The second instruction type are prompts or user instructions. These are the session-specific instructions given the by the user who is running the agent. When you type into the chat box you are sending the agent "user instructions".

So if you have created an agent with instructions to summarize files, then the "user instruction" would be a specific request to operate on a single named file.

To make agents easier to test and operate, Supercog lets you save a list of User Instructions as part of the agent:

Just click "New" and type instructions in the text box. You can label each instruction if you like. This is a convenient way to save "prompts" that you may want to give repeatedly to your agent.

To send the instruction to the agent, just click the ▶ button.

Developing Agents

When I am building agents, I typically work out the instructions interactively via the Supercog agent, then I save pieces of those instructions into User Instructions. This makes it easy to test operations in isolation and work out the best wording for each.

Once I have the instructions worked out, then I will consolidate the pieces into a single block in Agent Instructions.
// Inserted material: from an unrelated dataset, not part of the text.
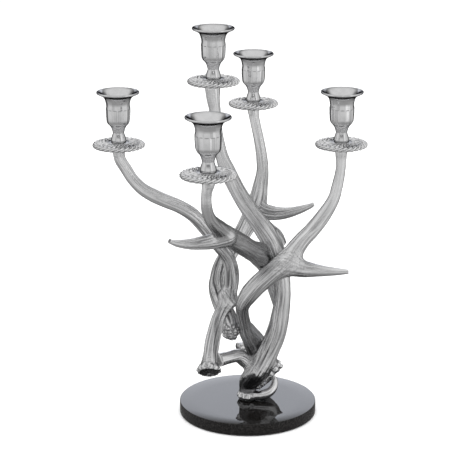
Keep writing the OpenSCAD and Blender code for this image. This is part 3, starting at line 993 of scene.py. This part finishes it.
height = ramp(wt, up, [
    (0.0, 0.34), (0.2, 0.4), (0.3, 0.64), (0.36, 0.78), (0.5, 0.78), (0.62, 0.77), (0.75, 0.84),
    (1.0, 0.87),
])
panels = ramp(wt, around, [
    (0.0, 1.0), (0.07, 1.0), (0.1, 0.78), (0.14, 0.78), (0.17, 1.06), (0.27, 1.02), (0.33, 0.8),
    (0.37, 0.4), (0.45, 0.36), (0.55, 0.36), (0.63, 0.4), (0.67, 0.8), (0.74, 1.02), (0.83, 1.06),
    (0.85, 1.5), (0.87, 1.5), (0.885, 0.85), (0.93, 0.85), (0.96, 1.0), (1.0, 1.0),
])
# the panels fade out overhead and underfoot
fade = ramp(wt, up, [(0.22, 1.0), (0.32, 0.0), (0.72, 0.0), (0.86, 1.0)])
sky = mixed(wt, 1.0, height, mixed(wt, fade, panels, (1, 1, 1, 1)), "MULTIPLY")
ceiling = patch(
    [(0.05, 1.0), (0.13, 0.0), (0.87, 0.0), (0.95, 1.0)],
    [(0.62, 0.0), (0.71, 1.0), (0.82, 1.0), (0.91, 0.0)],
)
sky = mixed(wt, ceiling, sky, (0.28, 0.28, 0.28, 1))
window = patch(
    [(0.44, 0.0), (0.465, 1.0), (0.535, 1.0), (0.56, 0.0)],
    [(0.52, 0.0), (0.56, 1.0), (0.71, 1.0), (0.76, 0.0)],
)
sky = mixed(wt, window, sky, (2.0, 2.05, 2.2, 1))
wt.links.new(sky, background.inputs[0])


def softbox(name, place, target, size, power, glossy=True):
    data = bpy.data.lights.new(name, "AREA")
    data.shape = "RECTANGLE"
    data.size, data.size_y = size
    data.energy = power
    o = bpy.data.objects.new(name, data)
    bpy.context.scene.collection.objects.link(o)
    o.location = place
    o.rotation_euler = (Vector(target) - Vector(place)).to_track_quat("-Z", "Y").to_euler()
    o.visible_glossy = glossy
    o.visible_camera = False


# a small key light over the camera, and a wide soft one overhead that the metal doesn't mirror
softbox("key", (0.1, -2.2, 1.6), (0, 0, 0.3), (0.24, 0.24), 0.4)
softbox("fill", (0, 0, 3.0), (0, 0, 0), (4, 4), 130, glossy=False)

# ---------------------------------------------------------------- camera
# Fitted to the ellipses of the disc and of the cups' lips.
PITCH = 16.5  # degrees down
lens = bpy.data.cameras.new("camera")
lens.lens, lens.sensor_width = 144, 36
lens.clip_start, lens.clip_end = 0.05, 50
camera = bpy.data.objects.new("camera", lens)
bpy.context.scene.collection.objects.link(camera)
camera.location = (-0.0215, -2.092, 0.849)
camera.rotation_euler = (math.radians(90 - PITCH), 0, 0)
bpy.context.scene.camera = camera
bpy.context.scene.view_settings.view_transform = "Standard"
Formatting Agent Instructions

I often use list style when formatting agent instructions:

1. Do this first
2. Then do this
3. Then finally do this

This is easy to read and easy for the agent to understand. One little trick is that you can use '#' to "comment out" lines and they will be skipped when the agent runs:

### This agent operates from a simple list of instructions.
1. Do this first
# 2. Then do this (this step will be omitted)
3. Then finally do this

Agent Memory and Reflection

Agents will often encounter and solve problems when they are running. If a tool function call returns an error, the agent can often determine how to modify the input parameters to avoid the error.

To help agents learn and improve over time, they can record facts into long term memory. These facts will be made available to the agent whenever it runs.

You can manually add facts to the agent by adding them on the Memory tab:

You can also generate learning facts by having the Agent reflect on its own performance. Whenever a chat session is complete, you can click the Reflect button:

This asks the agent to reflect on its performance and synthesize any facts that it should learn for the future. You can review these facts and choose which ones to save.

Note that memory items are injected into the Agent LLM context, and so they will consume tokens when the agent runs.